• [PROBLEM TO SOLVE] Below are records; please set down exactly the lines from the first through the one containing "return finish.rising(noise, *MOULD_LINE_CUT)".

>> Start

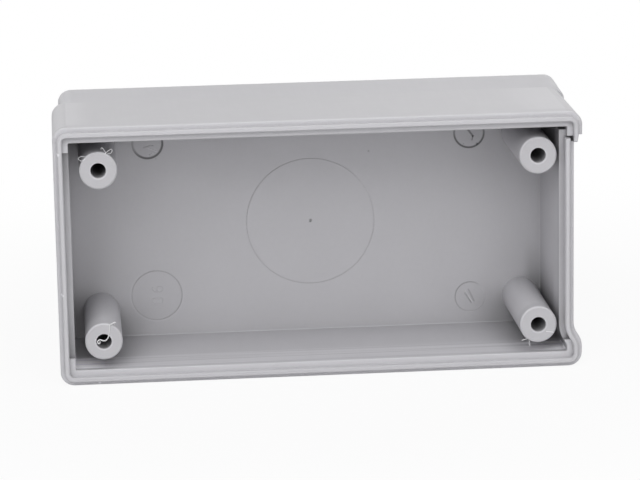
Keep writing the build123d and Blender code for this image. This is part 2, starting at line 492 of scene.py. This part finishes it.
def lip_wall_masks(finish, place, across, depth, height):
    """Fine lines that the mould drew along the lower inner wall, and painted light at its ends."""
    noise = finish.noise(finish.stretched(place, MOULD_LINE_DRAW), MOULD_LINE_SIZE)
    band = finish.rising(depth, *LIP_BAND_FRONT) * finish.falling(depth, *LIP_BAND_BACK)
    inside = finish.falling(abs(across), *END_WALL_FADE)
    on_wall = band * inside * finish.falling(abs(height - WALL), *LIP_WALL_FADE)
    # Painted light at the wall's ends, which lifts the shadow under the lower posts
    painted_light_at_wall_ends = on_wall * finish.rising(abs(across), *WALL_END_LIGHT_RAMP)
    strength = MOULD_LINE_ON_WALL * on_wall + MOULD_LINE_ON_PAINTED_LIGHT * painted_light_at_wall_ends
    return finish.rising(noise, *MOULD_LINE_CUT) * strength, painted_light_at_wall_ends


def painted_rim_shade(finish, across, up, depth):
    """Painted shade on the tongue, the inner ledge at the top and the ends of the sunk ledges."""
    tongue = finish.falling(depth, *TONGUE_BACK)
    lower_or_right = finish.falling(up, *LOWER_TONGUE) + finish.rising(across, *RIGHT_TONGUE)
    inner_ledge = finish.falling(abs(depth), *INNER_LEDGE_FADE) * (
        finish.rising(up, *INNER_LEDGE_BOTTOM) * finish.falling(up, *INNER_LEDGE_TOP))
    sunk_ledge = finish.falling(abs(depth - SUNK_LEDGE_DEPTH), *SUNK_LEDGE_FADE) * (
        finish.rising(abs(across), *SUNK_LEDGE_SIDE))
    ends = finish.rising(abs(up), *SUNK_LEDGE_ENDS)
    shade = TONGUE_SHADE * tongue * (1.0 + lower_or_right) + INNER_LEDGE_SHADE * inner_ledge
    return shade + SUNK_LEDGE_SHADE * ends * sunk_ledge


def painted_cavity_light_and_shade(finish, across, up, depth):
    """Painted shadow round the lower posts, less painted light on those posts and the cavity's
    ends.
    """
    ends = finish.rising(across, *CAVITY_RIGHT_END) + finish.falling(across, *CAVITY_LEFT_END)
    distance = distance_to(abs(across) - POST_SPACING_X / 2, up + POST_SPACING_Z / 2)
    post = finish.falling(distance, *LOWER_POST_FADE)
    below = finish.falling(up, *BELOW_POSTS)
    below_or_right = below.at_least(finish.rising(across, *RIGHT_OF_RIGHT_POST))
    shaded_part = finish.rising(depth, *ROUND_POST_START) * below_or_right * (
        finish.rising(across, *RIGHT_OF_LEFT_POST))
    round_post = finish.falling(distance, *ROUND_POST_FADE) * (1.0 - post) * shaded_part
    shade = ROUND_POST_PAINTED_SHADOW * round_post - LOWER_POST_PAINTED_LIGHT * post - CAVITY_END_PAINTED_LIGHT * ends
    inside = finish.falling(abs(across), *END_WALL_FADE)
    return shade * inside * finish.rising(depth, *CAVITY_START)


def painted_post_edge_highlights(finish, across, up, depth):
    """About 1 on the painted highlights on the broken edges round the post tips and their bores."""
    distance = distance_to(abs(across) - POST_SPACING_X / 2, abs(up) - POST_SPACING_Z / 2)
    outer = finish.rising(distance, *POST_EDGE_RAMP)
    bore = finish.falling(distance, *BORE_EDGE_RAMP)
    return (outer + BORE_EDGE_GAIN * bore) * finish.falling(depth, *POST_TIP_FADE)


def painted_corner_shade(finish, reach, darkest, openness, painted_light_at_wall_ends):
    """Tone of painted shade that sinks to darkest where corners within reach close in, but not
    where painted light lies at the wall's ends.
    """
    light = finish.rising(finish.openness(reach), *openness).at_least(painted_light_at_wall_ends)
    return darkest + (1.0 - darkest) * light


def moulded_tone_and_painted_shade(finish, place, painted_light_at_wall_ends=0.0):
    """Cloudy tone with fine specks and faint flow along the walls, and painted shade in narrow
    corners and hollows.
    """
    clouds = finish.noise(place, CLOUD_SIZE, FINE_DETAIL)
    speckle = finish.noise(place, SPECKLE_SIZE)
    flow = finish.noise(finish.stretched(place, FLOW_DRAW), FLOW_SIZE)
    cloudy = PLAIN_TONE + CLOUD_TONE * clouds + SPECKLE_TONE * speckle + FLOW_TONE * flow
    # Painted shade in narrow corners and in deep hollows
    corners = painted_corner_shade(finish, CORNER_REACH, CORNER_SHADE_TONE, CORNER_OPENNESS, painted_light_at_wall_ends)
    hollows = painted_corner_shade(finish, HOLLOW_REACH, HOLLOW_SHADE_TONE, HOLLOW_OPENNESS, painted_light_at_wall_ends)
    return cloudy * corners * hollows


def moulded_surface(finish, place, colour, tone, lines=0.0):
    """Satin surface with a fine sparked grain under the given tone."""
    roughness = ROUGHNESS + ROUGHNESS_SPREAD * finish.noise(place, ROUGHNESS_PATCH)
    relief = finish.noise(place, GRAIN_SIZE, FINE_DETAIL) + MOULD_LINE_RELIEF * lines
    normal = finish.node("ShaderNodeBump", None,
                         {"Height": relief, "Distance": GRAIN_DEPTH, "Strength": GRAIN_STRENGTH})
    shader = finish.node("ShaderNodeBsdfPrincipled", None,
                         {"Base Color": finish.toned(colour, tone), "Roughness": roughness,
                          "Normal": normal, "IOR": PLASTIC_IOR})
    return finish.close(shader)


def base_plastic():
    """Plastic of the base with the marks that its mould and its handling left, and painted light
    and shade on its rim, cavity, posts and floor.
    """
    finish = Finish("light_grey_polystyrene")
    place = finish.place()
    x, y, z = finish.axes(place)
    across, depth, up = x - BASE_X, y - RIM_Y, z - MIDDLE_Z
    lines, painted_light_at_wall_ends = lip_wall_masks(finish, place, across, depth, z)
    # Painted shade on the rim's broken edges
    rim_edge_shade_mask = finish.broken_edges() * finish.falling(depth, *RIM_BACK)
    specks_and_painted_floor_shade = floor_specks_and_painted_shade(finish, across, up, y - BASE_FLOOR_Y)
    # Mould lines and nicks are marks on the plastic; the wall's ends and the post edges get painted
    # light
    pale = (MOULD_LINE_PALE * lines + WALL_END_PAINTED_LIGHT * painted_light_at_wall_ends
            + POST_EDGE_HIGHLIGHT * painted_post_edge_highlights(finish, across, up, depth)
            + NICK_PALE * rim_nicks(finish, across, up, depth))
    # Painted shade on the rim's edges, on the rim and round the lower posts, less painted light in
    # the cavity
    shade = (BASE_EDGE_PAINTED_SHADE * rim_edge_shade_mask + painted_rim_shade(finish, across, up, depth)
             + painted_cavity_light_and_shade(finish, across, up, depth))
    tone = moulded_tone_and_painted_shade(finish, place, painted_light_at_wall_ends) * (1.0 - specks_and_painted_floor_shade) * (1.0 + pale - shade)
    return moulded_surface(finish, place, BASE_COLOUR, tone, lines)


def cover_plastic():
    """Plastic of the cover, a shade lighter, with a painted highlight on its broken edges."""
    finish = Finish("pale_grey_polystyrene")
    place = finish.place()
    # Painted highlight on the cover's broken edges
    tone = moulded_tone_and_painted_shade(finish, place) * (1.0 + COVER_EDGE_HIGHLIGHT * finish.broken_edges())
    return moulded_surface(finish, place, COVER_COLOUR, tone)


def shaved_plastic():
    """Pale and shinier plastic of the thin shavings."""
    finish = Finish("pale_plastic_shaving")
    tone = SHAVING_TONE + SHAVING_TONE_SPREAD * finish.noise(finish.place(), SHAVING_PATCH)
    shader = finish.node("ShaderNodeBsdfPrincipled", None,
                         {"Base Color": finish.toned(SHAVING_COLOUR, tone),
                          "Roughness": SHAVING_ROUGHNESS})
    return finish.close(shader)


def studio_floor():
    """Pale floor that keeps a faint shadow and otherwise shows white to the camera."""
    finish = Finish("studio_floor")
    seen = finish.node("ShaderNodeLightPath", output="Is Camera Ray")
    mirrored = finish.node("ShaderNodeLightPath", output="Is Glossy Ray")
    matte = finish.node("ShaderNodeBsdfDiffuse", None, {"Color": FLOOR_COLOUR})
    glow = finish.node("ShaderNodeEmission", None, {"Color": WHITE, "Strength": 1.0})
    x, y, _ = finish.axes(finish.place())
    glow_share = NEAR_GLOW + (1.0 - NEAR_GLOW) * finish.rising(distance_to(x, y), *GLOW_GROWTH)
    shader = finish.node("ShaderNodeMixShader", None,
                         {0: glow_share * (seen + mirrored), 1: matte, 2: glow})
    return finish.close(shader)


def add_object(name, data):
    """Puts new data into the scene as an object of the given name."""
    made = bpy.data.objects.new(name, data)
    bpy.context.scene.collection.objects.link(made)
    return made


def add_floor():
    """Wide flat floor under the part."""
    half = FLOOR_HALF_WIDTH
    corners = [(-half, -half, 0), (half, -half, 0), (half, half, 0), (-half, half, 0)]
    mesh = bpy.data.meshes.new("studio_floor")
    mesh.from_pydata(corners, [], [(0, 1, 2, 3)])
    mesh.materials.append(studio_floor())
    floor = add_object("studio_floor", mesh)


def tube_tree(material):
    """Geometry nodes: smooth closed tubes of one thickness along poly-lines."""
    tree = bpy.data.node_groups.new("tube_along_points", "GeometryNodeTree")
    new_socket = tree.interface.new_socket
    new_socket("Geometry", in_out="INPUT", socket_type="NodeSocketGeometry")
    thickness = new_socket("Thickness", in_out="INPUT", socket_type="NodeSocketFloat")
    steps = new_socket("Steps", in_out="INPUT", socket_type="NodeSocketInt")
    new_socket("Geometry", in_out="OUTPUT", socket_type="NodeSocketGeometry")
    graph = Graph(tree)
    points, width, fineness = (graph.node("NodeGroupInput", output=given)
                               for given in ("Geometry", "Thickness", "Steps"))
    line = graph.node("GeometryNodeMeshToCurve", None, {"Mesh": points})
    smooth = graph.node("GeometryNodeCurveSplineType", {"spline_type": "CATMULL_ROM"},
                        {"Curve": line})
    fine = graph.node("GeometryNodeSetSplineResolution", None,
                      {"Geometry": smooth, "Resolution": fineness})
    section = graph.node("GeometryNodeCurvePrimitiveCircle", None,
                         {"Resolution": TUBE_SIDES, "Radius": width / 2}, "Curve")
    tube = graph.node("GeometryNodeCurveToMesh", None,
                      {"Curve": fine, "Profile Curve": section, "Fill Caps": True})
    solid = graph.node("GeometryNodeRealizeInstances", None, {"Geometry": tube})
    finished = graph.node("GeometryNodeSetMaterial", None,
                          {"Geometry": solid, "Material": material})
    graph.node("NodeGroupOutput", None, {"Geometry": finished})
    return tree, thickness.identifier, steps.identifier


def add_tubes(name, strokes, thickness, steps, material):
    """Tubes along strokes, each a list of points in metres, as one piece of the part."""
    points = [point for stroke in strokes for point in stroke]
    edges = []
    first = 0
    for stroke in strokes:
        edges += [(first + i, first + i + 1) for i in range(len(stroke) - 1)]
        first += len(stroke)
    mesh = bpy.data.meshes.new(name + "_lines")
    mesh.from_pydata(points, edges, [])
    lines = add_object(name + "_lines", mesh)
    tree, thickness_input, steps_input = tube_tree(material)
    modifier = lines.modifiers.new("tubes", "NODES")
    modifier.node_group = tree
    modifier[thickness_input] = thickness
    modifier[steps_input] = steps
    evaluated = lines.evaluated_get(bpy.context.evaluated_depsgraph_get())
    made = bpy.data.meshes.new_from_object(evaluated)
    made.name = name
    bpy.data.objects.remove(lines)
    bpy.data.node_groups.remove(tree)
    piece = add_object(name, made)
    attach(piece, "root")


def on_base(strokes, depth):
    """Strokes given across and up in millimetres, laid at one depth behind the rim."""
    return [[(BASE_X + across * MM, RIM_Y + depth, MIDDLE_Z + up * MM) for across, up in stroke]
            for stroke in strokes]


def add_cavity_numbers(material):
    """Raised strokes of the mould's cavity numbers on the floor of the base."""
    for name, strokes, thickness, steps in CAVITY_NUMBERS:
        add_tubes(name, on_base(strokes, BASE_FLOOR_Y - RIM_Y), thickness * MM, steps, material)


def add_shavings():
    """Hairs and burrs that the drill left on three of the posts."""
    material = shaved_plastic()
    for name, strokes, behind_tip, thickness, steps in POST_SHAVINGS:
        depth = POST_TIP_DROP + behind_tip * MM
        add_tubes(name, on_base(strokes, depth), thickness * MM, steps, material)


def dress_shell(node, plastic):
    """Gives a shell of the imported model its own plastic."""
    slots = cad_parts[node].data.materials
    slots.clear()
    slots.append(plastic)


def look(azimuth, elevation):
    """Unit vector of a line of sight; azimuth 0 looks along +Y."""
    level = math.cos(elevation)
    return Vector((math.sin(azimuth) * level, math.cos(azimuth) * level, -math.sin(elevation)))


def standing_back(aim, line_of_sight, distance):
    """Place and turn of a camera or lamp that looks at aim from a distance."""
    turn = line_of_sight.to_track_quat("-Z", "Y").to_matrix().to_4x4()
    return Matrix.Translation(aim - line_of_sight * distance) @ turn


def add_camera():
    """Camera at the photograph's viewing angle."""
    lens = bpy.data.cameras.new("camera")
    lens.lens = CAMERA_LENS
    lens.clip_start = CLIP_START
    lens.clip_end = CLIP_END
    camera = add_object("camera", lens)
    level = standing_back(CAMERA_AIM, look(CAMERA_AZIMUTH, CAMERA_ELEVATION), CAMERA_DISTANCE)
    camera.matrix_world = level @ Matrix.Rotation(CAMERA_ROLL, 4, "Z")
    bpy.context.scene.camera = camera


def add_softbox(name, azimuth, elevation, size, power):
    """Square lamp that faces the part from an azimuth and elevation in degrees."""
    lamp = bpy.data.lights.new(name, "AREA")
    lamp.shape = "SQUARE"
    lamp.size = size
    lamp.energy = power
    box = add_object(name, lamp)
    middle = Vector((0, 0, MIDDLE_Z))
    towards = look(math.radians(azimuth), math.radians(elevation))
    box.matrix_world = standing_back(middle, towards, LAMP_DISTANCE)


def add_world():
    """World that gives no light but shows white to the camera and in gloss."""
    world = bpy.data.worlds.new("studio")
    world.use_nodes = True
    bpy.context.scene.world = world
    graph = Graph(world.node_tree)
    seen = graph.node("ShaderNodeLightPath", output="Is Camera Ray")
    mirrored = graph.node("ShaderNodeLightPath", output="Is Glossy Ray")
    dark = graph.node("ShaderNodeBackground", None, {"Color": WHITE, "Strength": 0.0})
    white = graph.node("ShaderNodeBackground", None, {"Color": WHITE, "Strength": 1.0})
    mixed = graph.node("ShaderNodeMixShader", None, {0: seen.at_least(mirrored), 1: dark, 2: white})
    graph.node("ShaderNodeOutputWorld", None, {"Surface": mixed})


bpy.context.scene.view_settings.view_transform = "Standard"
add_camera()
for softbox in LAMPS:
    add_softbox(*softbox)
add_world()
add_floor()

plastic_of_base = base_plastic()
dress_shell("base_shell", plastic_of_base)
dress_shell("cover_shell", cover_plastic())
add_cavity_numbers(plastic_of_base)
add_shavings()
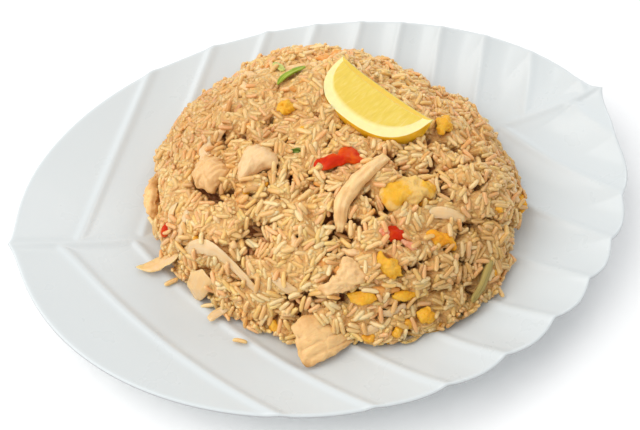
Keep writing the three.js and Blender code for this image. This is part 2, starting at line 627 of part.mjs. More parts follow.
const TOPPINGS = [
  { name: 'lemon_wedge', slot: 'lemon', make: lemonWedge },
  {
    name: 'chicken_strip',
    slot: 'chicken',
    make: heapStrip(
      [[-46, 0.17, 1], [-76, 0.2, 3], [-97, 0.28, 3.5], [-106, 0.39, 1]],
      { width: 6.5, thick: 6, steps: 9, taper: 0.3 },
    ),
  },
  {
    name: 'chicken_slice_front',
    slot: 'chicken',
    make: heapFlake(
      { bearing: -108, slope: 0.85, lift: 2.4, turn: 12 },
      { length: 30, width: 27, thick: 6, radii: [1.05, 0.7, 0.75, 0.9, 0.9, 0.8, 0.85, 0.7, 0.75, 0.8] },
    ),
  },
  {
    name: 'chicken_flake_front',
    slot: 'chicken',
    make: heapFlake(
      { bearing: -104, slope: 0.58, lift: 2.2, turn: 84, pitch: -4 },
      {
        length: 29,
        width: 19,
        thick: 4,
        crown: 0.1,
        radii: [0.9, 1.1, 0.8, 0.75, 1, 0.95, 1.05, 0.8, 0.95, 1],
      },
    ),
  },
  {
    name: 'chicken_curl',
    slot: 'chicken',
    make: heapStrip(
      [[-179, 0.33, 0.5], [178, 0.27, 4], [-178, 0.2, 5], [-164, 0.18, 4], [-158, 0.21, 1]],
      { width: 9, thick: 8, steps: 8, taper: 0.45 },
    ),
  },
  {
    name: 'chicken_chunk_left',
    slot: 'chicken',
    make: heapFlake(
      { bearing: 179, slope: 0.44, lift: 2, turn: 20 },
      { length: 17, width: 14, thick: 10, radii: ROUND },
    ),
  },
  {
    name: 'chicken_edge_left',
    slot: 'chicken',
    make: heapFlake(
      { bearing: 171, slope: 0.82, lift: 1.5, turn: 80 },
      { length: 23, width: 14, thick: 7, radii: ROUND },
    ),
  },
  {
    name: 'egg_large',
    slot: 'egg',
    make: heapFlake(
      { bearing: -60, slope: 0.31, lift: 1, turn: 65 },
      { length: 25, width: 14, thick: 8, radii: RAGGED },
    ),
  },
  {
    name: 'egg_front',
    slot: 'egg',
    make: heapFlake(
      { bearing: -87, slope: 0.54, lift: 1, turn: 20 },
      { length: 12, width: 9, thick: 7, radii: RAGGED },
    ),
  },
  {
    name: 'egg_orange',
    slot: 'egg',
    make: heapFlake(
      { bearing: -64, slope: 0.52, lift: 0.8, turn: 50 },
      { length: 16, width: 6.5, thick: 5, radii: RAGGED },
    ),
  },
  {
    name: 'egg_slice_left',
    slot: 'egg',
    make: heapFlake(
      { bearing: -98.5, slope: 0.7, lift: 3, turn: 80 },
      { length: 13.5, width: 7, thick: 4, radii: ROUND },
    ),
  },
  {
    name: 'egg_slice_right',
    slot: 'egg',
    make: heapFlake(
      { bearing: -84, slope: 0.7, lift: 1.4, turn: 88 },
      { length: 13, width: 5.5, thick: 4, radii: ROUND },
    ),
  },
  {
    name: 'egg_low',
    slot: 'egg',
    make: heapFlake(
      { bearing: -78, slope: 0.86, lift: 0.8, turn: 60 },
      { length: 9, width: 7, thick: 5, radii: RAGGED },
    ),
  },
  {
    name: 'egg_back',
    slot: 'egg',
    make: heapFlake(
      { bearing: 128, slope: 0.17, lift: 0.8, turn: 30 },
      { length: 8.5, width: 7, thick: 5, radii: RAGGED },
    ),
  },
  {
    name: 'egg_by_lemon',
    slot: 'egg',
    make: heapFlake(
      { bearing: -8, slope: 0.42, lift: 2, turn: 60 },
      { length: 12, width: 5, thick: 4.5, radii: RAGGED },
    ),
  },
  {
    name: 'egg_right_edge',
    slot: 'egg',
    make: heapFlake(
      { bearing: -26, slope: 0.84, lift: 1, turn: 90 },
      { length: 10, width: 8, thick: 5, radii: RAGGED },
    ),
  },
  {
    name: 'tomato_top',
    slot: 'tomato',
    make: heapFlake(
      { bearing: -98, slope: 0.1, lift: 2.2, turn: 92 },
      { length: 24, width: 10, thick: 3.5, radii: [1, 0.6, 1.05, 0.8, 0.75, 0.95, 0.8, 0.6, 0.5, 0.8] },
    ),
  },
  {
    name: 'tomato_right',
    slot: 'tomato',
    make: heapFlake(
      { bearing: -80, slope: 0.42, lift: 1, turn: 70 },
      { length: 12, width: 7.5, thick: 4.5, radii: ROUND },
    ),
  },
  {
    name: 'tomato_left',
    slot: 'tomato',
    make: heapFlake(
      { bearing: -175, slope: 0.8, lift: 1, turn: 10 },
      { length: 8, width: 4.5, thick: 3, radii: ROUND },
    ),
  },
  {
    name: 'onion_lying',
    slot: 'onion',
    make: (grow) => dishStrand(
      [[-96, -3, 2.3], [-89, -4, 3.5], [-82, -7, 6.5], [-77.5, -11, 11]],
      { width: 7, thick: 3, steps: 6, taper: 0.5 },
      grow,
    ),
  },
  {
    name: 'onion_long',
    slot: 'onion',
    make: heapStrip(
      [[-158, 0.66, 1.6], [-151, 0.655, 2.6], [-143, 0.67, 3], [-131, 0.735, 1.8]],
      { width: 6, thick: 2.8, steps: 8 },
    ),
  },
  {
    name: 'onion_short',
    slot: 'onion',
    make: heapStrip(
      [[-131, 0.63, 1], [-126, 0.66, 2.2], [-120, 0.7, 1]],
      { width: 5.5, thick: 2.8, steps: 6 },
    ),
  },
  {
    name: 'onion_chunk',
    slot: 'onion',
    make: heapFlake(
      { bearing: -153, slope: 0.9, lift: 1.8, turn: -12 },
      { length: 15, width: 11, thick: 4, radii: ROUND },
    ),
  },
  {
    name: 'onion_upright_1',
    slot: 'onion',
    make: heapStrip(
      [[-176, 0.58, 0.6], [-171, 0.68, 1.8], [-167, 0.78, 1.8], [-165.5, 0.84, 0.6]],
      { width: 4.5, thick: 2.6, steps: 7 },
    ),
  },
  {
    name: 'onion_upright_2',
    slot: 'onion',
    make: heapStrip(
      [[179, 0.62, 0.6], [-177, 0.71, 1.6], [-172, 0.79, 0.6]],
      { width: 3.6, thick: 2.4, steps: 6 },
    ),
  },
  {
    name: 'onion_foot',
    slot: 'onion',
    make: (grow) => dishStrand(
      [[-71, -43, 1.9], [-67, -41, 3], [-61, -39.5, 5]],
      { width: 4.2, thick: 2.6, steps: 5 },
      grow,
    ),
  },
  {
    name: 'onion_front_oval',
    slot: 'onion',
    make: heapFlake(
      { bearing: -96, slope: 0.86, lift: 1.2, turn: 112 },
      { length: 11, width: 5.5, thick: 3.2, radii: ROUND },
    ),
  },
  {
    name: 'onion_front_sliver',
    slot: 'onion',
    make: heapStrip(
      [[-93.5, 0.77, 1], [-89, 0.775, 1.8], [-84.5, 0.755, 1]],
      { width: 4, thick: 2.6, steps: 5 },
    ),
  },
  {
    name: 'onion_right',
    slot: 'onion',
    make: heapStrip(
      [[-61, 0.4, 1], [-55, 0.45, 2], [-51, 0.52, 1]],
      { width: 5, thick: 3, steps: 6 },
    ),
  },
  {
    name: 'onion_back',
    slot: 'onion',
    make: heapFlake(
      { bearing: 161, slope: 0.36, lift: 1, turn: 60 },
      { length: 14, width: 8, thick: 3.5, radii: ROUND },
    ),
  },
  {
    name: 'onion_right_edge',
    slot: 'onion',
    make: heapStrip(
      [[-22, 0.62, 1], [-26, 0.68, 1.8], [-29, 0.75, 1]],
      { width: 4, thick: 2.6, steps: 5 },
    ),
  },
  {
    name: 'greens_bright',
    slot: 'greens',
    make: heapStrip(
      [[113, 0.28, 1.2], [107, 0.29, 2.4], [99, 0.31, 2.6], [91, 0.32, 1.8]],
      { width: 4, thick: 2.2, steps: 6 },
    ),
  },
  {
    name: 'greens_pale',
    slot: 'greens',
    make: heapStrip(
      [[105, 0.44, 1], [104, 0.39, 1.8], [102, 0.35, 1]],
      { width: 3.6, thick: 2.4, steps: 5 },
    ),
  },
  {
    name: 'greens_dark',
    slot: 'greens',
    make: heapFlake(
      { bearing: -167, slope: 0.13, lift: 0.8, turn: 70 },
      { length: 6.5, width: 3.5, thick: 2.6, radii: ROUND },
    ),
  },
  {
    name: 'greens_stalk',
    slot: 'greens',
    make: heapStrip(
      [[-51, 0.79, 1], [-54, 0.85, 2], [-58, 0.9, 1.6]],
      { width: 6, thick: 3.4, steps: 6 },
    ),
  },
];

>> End

• [EXERCISE OUTPUT]
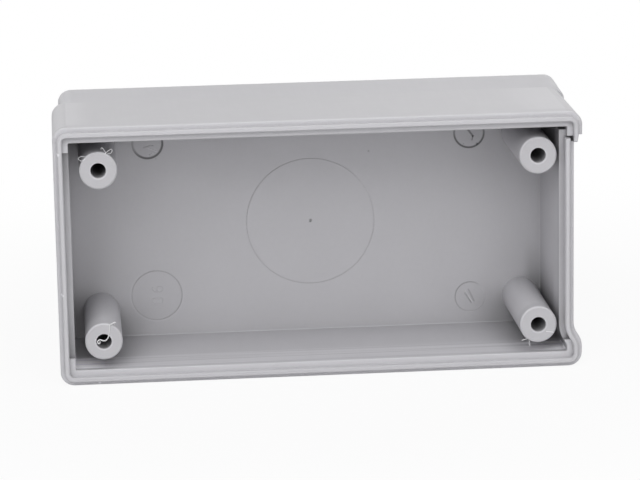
Keep writing the build123d and Blender code for this image. This is part 2, starting at line 492 of scene.py. This part finishes it.
def lip_wall_masks(finish, place, across, depth, height):
    """Fine lines that the mould drew along the lower inner wall, and painted light at its ends."""
    noise = finish.noise(finish.stretched(place, MOULD_LINE_DRAW), MOULD_LINE_SIZE)
    band = finish.rising(depth, *LIP_BAND_FRONT) * finish.falling(depth, *LIP_BAND_BACK)
    inside = finish.falling(abs(across), *END_WALL_FADE)
    on_wall = band * inside * finish.falling(abs(height - WALL), *LIP_WALL_FADE)
    # Painted light at the wall's ends, which lifts the shadow under the lower posts
    painted_light_at_wall_ends = on_wall * finish.rising(abs(across), *WALL_END_LIGHT_RAMP)
    strength = MOULD_LINE_ON_WALL * on_wall + MOULD_LINE_ON_PAINTED_LIGHT * painted_light_at_wall_ends
    return finish.rising(noise, *MOULD_LINE_CUT) * strength, painted_light_at_wall_ends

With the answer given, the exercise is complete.